## WHAT THE TASK REQUIRES
Among the records that follow, set down only the lines from the one containing "make_bark(parts, cutters, bush.rooted)" to the one containing "cad_parts[node].hide_render = cad_parts[node].hide_viewport", both included, exactly.

** BEGIN INFORMATION SUPPLIED **

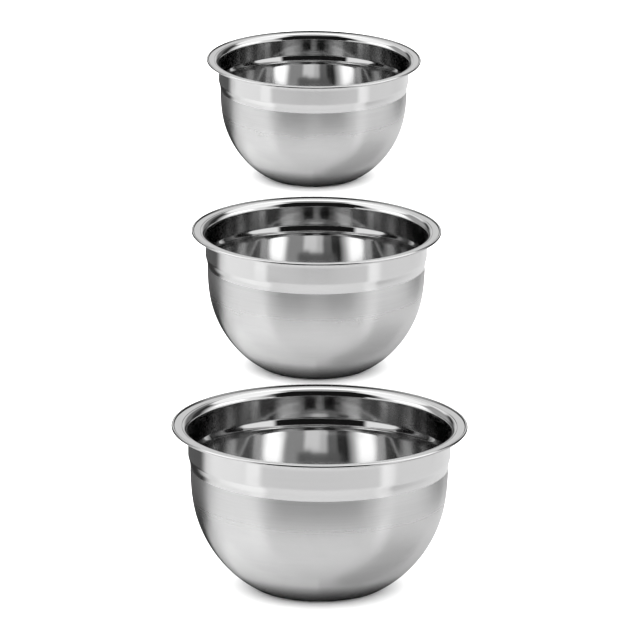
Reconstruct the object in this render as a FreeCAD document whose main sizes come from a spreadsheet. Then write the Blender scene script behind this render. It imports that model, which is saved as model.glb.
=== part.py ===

** END INFORMATION SUPPLIED **
** BEGIN INFORMATION SUPPLIED **

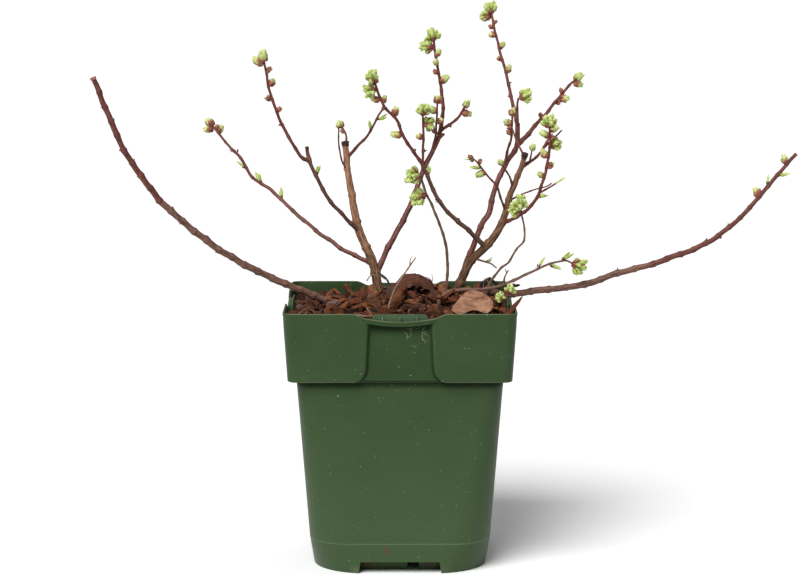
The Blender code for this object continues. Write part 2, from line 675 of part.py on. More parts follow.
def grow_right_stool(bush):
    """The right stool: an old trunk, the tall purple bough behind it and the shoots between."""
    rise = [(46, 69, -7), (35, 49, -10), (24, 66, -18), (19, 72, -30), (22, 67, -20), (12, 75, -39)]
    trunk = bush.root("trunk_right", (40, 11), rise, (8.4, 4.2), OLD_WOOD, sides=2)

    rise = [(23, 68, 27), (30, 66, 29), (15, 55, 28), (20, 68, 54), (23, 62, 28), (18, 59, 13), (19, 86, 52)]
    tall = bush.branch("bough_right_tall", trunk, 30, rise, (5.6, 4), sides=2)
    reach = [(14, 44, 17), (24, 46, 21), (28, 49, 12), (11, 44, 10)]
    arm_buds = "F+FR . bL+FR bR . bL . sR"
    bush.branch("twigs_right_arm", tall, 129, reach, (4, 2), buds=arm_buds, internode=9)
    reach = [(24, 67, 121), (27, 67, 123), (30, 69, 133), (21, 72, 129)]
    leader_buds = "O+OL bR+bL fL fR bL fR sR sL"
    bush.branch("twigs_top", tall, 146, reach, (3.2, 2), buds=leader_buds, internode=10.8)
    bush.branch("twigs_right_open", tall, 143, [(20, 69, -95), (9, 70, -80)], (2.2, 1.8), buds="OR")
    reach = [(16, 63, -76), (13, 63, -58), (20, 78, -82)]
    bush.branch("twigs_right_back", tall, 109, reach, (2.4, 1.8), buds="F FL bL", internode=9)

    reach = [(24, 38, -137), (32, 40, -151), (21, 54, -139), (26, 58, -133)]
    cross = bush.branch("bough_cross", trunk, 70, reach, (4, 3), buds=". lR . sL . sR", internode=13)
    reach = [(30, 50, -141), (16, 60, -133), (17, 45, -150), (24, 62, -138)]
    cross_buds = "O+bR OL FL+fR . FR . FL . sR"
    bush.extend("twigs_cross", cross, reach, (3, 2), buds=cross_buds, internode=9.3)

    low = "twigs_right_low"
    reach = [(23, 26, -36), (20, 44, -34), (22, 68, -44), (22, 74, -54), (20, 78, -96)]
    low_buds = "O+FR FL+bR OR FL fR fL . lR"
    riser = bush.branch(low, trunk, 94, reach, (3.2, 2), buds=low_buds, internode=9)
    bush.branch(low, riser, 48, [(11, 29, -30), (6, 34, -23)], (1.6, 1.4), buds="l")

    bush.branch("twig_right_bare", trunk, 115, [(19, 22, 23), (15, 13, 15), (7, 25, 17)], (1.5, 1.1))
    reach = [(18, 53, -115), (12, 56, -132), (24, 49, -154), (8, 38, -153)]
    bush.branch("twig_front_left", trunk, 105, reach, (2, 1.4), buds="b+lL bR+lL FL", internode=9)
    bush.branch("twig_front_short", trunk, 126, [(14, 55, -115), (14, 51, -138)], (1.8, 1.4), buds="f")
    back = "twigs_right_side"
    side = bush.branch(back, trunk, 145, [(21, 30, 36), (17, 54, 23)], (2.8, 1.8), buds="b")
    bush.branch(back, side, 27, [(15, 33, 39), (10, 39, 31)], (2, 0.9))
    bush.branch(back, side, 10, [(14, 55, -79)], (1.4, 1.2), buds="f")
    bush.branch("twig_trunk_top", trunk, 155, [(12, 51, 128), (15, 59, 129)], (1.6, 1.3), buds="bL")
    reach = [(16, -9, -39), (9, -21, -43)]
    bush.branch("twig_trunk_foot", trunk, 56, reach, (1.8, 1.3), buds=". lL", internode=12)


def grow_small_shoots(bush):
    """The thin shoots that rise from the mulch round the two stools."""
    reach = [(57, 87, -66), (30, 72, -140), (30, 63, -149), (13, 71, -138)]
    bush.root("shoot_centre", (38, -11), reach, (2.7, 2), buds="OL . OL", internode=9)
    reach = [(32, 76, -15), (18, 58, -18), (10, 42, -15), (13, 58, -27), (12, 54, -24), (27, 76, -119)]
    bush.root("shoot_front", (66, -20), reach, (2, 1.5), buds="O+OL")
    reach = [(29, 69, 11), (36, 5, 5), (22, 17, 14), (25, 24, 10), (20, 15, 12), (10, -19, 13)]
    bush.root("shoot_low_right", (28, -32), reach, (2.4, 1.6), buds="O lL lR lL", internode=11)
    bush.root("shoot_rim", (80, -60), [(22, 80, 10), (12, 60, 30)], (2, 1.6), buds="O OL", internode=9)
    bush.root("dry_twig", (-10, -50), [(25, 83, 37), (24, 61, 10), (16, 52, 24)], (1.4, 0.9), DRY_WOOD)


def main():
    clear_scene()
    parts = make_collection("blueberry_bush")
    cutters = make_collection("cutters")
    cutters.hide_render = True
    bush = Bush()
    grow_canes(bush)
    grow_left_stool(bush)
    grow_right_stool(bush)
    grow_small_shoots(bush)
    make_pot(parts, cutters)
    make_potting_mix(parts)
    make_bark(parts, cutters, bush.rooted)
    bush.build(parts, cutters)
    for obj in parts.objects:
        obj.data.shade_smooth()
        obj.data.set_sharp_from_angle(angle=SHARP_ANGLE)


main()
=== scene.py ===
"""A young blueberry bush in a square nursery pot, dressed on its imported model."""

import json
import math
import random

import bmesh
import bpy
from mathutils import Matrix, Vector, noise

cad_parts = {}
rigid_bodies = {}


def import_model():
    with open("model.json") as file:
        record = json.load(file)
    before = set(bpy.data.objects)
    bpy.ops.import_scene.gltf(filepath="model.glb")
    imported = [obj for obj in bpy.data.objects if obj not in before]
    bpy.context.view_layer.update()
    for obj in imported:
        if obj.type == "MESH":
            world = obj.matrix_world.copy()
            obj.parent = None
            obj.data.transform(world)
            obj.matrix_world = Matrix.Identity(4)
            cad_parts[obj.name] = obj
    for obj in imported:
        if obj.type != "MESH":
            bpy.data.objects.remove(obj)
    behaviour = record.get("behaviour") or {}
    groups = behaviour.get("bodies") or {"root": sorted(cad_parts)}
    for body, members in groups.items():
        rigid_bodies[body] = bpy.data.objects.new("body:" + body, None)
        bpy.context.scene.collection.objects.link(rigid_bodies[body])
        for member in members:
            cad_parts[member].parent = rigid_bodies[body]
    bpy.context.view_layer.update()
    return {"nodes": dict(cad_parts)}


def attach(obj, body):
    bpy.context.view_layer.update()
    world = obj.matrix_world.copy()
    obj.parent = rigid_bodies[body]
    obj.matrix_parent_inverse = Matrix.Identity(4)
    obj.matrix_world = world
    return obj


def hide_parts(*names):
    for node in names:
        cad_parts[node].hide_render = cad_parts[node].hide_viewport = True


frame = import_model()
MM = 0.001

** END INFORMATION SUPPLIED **
** BEGIN INFORMATION SUPPLIED **

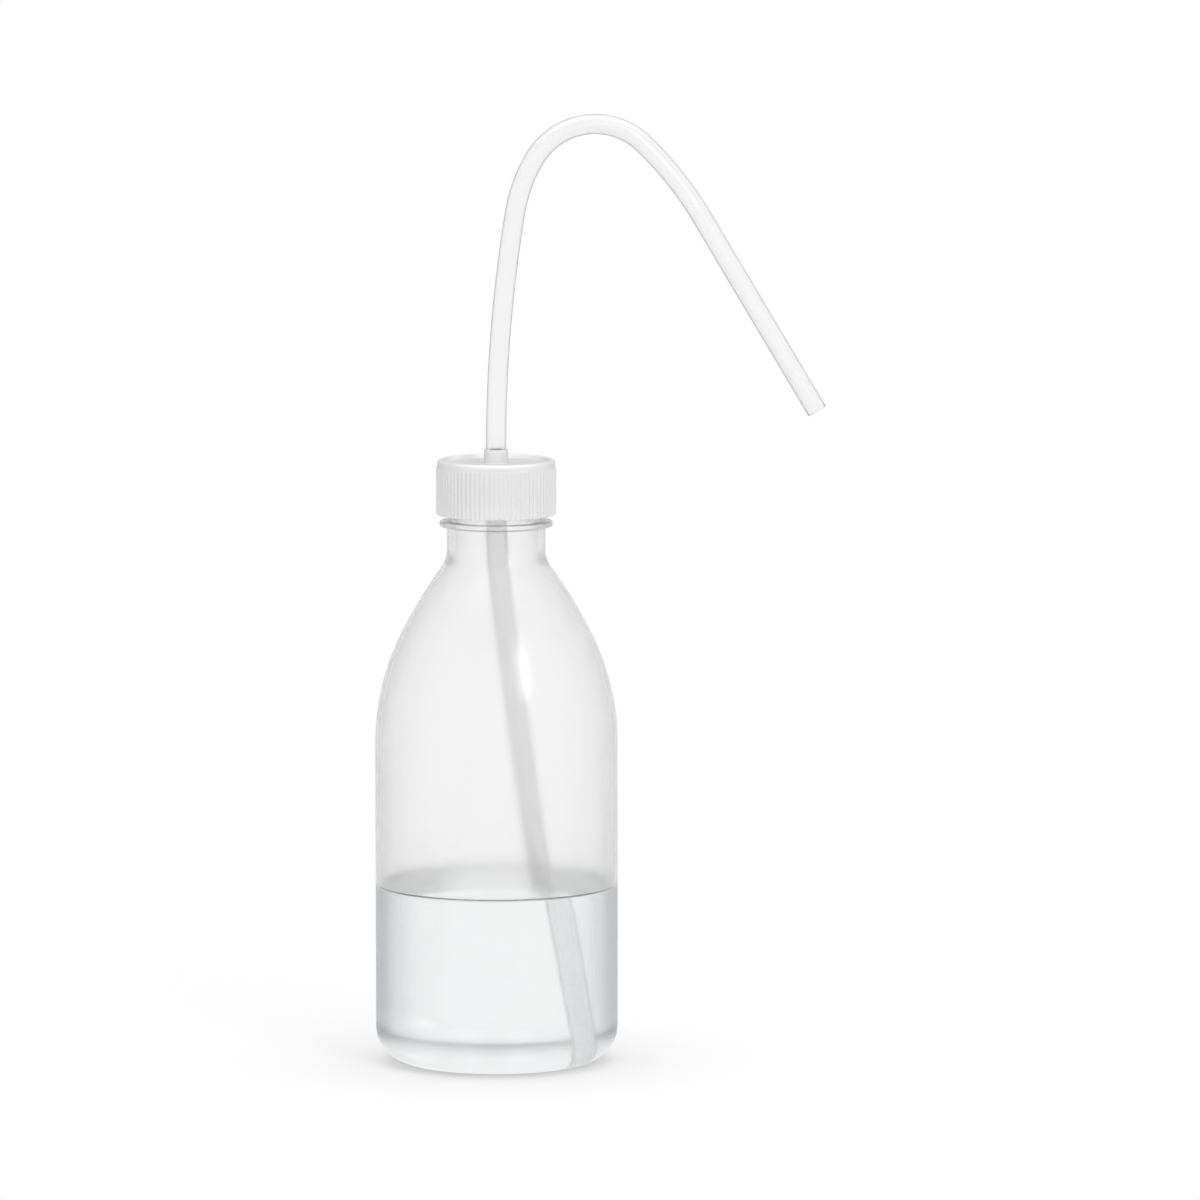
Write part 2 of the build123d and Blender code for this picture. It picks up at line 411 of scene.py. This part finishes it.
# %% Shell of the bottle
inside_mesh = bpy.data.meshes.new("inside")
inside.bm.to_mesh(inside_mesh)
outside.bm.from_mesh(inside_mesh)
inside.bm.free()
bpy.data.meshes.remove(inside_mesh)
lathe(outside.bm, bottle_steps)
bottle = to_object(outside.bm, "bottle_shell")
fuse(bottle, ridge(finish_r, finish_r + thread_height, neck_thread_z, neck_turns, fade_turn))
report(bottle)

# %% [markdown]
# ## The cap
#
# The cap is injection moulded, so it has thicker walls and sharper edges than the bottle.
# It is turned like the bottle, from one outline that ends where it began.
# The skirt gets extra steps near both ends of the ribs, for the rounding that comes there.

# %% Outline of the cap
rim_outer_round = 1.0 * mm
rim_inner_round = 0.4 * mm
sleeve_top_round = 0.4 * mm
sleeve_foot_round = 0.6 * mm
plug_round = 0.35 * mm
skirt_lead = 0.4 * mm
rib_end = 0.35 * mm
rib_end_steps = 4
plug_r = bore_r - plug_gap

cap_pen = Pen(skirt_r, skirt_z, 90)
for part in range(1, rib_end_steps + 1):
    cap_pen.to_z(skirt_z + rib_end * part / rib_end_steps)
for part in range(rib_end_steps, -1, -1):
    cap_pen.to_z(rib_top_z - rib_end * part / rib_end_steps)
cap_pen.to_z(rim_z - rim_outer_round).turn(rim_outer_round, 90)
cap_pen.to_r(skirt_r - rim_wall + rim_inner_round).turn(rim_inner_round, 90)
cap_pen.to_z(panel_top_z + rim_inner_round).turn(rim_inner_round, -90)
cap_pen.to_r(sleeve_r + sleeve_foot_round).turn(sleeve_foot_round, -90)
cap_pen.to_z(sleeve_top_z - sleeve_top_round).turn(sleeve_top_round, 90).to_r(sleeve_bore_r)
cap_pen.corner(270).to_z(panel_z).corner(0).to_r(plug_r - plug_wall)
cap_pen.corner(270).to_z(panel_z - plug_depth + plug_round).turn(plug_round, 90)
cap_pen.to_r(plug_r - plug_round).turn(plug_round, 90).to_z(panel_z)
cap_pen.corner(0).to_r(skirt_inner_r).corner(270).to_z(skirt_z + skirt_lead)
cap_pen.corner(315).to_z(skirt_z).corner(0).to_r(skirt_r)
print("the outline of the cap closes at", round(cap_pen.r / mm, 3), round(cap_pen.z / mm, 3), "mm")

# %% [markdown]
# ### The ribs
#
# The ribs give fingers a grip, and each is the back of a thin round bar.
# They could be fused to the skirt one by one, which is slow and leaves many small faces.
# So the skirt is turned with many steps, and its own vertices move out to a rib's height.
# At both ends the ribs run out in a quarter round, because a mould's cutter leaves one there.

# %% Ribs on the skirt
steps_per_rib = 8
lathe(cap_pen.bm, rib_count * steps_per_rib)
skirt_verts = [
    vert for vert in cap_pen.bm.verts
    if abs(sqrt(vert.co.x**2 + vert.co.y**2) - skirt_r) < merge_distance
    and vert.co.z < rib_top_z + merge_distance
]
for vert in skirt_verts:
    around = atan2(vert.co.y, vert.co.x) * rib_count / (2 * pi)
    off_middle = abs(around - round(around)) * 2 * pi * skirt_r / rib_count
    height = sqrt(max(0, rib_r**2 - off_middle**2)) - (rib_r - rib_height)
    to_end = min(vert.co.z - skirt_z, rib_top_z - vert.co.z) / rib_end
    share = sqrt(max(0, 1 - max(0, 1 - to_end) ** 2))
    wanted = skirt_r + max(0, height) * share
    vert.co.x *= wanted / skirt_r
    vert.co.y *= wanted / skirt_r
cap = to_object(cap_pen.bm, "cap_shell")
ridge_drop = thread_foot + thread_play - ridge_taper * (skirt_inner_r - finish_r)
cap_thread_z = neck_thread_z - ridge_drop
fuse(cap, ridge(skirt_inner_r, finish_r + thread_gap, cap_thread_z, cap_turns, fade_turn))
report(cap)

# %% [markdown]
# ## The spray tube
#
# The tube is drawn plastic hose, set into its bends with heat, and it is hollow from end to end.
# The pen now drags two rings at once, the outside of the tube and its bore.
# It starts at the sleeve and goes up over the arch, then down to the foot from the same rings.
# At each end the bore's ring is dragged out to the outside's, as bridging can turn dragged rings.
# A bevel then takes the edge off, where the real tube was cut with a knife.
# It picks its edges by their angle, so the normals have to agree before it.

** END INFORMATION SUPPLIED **

## EXPECTED ANSWER
    make_bark(parts, cutters, bush.rooted)
    bush.build(parts, cutters)
    for obj in parts.objects:
        obj.data.shade_smooth()
        obj.data.set_sharp_from_angle(angle=SHARP_ANGLE)


main()
=== scene.py ===
"""A young blueberry bush in a square nursery pot, dressed on its imported model."""

import json
import math
import random

import bmesh
import bpy
from mathutils import Matrix, Vector, noise

cad_parts = {}
rigid_bodies = {}


def import_model():
    with open("model.json") as file:
        record = json.load(file)
    before = set(bpy.data.objects)
    bpy.ops.import_scene.gltf(filepath="model.glb")
    imported = [obj for obj in bpy.data.objects if obj not in before]
    bpy.context.view_layer.update()
    for obj in imported:
        if obj.type == "MESH":
            world = obj.matrix_world.copy()
            obj.parent = None
            obj.data.transform(world)
            obj.matrix_world = Matrix.Identity(4)
            cad_parts[obj.name] = obj
    for obj in imported:
        if obj.type != "MESH":
            bpy.data.objects.remove(obj)
    behaviour = record.get("behaviour") or {}
    groups = behaviour.get("bodies") or {"root": sorted(cad_parts)}
    for body, members in groups.items():
        rigid_bodies[body] = bpy.data.objects.new("body:" + body, None)
        bpy.context.scene.collection.objects.link(rigid_bodies[body])
        for member in members:
            cad_parts[member].parent = rigid_bodies[body]
    bpy.context.view_layer.update()
    return {"nodes": dict(cad_parts)}


def attach(obj, body):
    bpy.context.view_layer.update()
    world = obj.matrix_world.copy()
    obj.parent = rigid_bodies[body]
    obj.matrix_parent_inverse = Matrix.Identity(4)
    obj.matrix_world = world
    return obj


def hide_parts(*names):
    for node in names:
        cad_parts[node].hide_render = cad_parts[node].hide_viewport = True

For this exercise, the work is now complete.